Repeat exactly the lines from the start through the line with "small display stand.", both ends included.

- Records contained in a dataset -
__________________________________________________
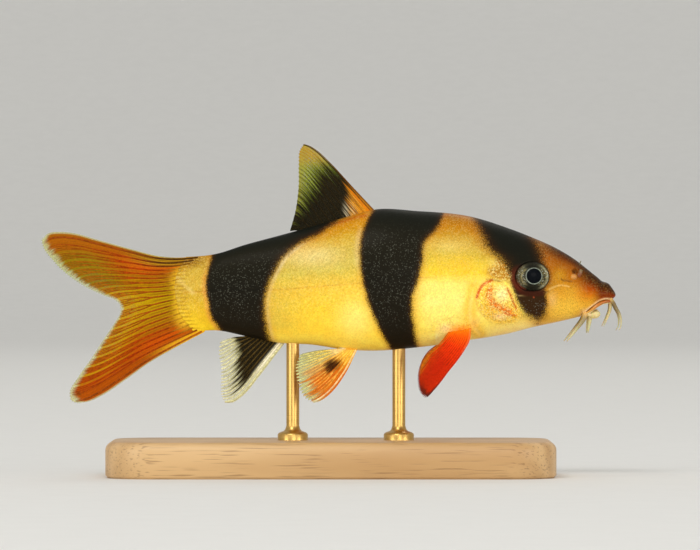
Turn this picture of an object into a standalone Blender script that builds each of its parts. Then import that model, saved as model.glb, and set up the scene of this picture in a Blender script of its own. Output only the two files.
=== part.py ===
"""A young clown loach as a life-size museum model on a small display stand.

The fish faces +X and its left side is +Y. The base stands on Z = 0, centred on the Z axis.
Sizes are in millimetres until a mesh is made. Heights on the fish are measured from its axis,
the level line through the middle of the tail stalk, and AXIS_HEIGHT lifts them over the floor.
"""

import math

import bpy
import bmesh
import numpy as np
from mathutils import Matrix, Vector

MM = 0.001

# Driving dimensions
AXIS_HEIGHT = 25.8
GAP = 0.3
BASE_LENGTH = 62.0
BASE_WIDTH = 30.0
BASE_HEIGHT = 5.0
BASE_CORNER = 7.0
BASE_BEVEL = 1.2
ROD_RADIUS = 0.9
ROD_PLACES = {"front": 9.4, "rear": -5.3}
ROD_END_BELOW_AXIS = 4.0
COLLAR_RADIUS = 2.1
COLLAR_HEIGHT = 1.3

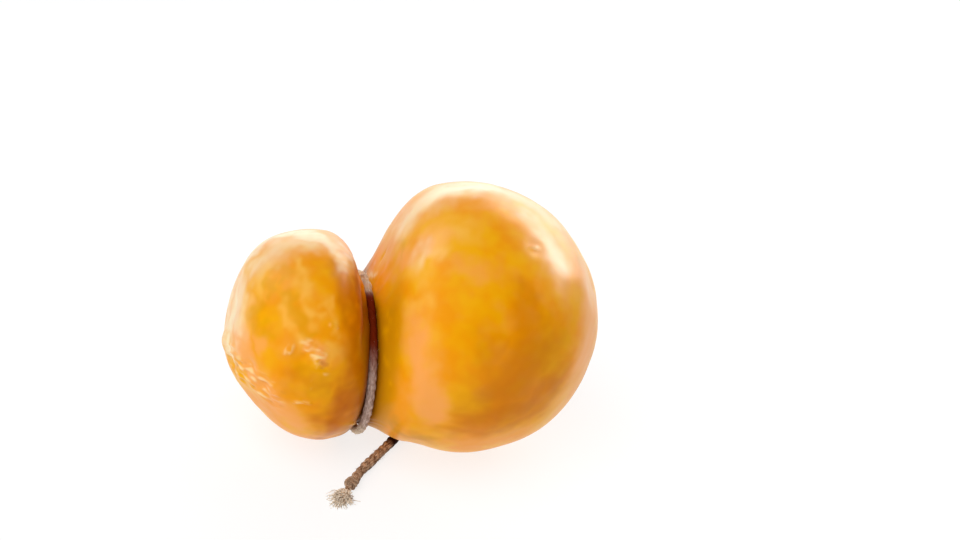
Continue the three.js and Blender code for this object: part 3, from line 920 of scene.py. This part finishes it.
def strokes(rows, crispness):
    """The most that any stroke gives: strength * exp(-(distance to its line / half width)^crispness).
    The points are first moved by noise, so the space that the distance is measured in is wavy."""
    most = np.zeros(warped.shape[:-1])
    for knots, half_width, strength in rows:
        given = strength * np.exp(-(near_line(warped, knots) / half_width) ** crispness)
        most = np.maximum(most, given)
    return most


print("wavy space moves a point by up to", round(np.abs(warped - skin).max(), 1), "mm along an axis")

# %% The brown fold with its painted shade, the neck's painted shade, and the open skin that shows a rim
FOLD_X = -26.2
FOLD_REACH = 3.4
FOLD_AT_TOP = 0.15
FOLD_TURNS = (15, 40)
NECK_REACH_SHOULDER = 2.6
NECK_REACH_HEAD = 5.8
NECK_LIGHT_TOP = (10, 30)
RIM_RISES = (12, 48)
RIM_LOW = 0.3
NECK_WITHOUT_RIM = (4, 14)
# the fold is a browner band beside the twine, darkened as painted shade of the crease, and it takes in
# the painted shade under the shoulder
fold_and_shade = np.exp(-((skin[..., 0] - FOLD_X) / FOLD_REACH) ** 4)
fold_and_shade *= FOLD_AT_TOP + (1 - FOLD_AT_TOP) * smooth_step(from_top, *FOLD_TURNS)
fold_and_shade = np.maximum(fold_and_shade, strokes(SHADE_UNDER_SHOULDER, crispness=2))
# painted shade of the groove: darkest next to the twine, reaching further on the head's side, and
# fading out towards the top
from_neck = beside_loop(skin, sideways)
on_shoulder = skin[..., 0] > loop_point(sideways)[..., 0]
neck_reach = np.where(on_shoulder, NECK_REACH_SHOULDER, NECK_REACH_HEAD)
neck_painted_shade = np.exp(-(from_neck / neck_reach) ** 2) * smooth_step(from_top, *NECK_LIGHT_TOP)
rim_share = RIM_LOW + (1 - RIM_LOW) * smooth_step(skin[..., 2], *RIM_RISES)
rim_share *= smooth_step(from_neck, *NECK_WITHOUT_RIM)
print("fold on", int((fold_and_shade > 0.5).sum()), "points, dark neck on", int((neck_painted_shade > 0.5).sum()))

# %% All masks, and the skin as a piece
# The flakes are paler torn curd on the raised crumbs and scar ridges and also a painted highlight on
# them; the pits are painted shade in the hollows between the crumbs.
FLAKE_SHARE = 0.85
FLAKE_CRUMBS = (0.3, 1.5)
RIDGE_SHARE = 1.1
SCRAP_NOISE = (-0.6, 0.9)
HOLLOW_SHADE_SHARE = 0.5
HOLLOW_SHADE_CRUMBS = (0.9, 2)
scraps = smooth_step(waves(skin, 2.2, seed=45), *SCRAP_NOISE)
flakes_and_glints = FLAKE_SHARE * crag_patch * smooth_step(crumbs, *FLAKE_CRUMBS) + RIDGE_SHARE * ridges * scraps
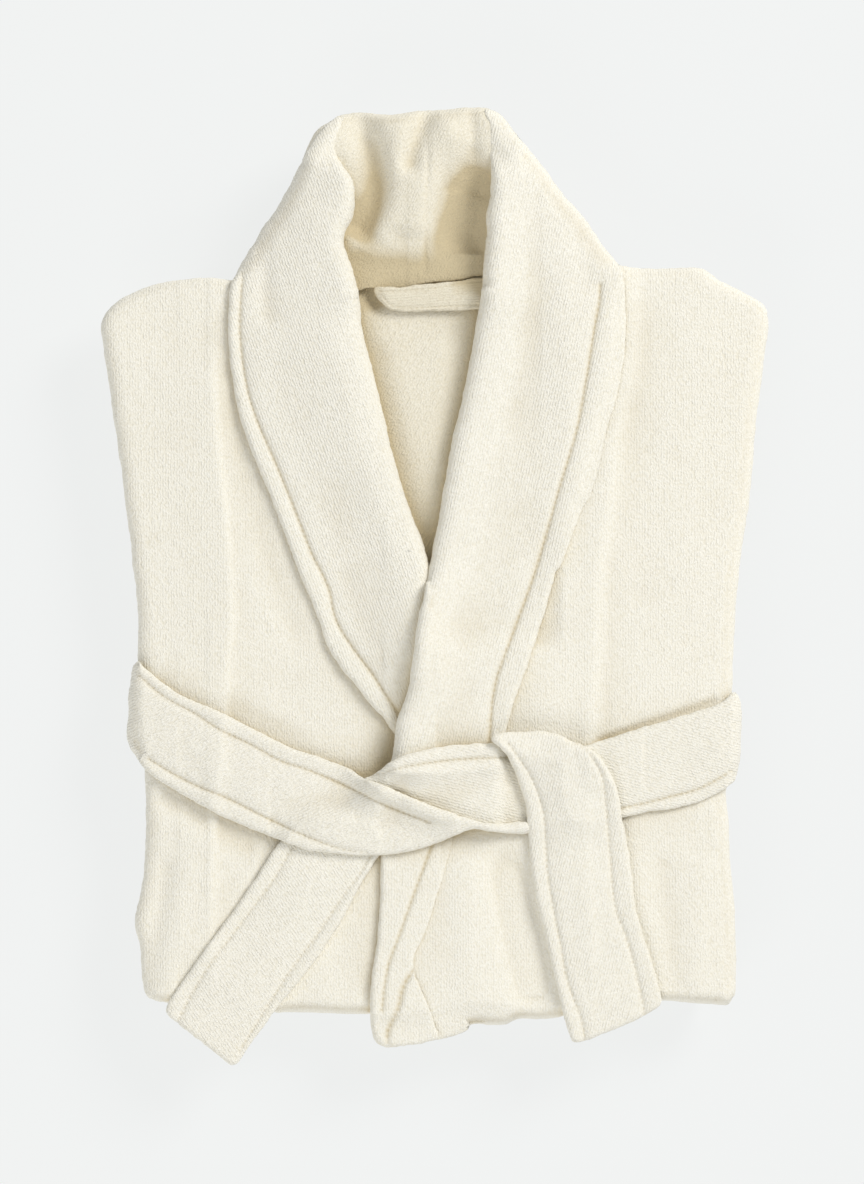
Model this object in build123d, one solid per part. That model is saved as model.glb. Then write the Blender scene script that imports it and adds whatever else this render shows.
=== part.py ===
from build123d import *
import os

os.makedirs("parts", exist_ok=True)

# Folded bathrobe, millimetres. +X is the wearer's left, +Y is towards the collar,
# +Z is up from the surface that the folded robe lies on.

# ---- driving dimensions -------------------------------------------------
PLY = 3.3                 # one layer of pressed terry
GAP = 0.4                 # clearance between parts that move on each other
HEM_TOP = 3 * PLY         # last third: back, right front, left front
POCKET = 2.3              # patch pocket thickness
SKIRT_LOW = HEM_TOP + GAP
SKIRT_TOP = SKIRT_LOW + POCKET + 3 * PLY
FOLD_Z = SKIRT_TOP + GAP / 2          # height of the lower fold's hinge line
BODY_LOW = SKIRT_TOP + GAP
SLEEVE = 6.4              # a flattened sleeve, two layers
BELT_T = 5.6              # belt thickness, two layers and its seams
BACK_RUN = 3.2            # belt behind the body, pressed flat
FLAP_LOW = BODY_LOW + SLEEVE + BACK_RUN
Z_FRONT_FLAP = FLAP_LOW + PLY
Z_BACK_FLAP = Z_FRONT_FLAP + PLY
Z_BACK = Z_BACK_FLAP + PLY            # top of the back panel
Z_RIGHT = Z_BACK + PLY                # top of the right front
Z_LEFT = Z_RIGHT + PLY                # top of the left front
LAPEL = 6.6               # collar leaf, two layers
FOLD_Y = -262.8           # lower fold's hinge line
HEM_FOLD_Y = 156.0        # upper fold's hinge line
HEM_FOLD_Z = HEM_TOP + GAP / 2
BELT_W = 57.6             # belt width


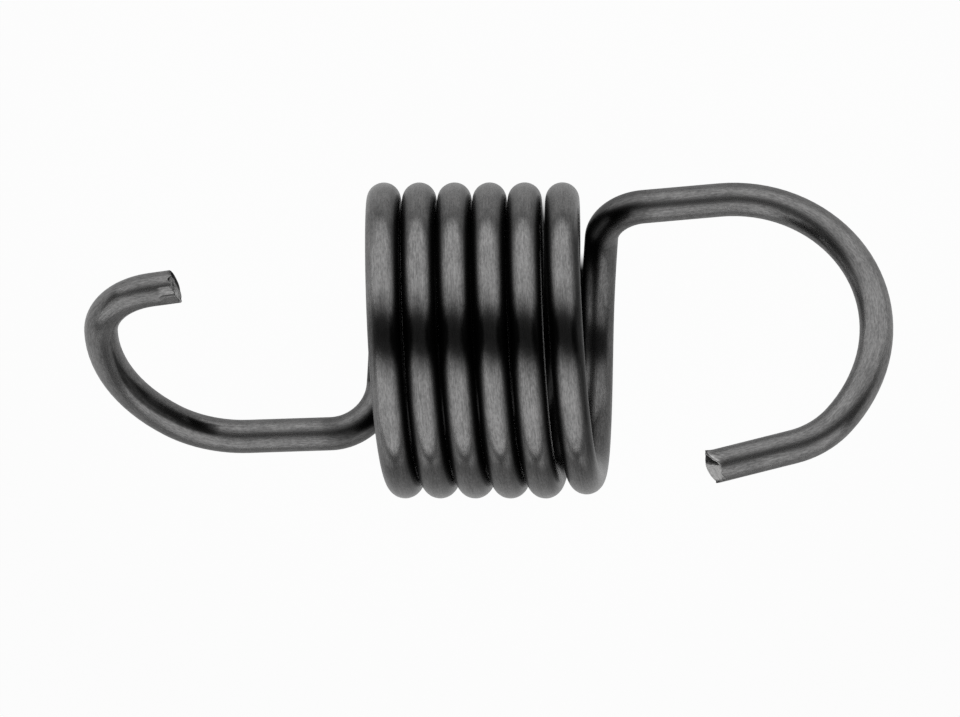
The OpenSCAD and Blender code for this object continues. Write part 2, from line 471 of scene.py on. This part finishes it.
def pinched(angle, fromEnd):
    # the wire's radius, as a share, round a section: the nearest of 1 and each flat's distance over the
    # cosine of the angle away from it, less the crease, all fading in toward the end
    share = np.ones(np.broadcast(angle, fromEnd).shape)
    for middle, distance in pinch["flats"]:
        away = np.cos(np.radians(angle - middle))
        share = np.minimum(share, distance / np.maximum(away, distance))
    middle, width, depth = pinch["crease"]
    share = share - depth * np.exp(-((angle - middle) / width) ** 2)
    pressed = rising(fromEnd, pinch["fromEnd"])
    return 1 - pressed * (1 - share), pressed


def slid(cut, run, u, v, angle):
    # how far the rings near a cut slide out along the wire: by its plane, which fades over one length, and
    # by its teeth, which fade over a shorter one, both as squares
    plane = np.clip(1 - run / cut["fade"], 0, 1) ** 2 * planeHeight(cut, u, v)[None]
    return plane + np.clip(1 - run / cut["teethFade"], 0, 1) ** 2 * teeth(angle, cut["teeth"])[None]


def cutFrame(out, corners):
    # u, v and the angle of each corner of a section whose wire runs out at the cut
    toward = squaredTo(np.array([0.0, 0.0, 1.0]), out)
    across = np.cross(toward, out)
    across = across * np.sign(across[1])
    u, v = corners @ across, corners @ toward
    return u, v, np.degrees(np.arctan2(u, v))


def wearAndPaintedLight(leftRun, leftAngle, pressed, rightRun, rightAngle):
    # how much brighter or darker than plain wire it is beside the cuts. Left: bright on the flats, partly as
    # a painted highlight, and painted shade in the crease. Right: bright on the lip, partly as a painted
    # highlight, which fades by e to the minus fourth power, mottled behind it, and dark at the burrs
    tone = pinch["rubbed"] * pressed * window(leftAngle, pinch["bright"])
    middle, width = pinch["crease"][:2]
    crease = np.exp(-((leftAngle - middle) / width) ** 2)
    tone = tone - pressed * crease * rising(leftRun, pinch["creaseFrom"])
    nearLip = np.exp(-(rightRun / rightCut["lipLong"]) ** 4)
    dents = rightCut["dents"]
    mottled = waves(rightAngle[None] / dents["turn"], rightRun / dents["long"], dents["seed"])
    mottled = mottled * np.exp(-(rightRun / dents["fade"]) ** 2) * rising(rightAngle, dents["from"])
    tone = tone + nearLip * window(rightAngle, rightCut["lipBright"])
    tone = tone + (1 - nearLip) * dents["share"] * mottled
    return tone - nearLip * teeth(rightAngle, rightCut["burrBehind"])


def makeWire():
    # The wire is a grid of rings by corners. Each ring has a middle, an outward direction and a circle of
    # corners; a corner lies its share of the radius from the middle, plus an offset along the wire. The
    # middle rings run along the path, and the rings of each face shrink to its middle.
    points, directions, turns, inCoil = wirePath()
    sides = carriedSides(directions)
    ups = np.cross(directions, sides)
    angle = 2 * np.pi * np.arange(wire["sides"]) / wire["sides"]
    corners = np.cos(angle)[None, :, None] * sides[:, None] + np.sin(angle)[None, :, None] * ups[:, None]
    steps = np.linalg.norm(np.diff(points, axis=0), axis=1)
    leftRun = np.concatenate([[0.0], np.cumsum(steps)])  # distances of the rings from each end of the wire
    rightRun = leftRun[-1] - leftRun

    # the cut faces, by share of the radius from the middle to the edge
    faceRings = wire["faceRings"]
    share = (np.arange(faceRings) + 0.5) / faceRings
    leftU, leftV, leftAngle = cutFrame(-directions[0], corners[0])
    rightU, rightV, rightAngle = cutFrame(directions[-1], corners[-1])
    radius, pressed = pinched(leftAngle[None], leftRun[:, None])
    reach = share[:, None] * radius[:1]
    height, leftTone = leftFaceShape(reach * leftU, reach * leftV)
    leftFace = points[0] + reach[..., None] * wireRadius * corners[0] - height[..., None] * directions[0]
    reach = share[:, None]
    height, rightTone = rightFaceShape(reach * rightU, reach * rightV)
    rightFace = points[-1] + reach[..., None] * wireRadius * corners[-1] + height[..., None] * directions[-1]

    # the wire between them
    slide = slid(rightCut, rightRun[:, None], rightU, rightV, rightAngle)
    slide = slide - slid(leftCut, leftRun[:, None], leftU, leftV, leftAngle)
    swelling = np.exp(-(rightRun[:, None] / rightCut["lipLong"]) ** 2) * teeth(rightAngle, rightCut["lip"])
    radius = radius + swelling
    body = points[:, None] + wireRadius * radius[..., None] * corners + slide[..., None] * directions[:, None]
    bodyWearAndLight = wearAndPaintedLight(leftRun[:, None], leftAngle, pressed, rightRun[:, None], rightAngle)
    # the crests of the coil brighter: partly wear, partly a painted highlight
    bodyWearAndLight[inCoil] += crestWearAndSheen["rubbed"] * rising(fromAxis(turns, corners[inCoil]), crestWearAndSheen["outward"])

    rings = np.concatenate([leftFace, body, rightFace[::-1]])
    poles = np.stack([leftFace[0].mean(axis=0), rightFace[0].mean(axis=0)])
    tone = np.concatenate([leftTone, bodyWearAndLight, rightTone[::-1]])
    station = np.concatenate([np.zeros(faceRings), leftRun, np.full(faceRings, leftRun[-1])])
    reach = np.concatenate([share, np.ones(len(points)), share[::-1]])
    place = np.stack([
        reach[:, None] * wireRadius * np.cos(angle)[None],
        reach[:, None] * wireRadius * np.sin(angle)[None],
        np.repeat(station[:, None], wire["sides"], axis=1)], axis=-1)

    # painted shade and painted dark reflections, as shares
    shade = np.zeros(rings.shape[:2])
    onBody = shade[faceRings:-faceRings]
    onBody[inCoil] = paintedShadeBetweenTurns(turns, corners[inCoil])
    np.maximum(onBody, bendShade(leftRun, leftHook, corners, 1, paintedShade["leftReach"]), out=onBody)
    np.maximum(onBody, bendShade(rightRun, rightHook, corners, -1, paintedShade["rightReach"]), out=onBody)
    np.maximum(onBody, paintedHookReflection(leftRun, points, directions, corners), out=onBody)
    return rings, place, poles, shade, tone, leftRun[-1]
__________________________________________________
- TASK OUTPUT -
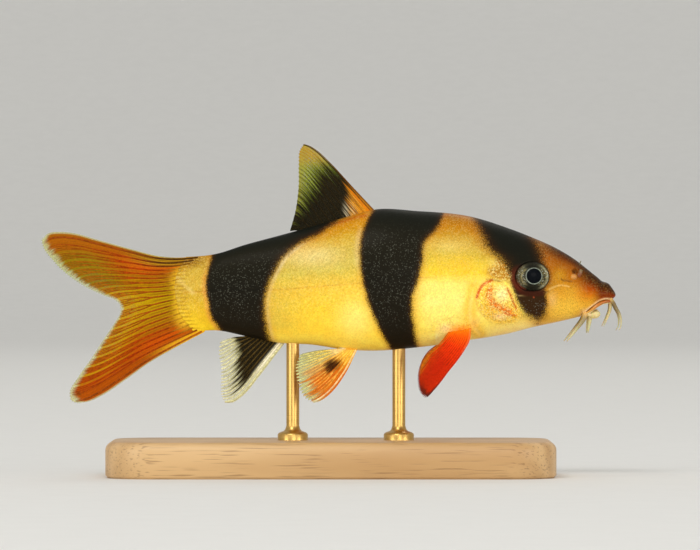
Turn this picture of an object into a standalone Blender script that builds each of its parts. Then import that model, saved as model.glb, and set up the scene of this picture in a Blender script of its own. Output only the two files.
=== part.py ===
"""A young clown loach as a life-size museum model on a small display stand.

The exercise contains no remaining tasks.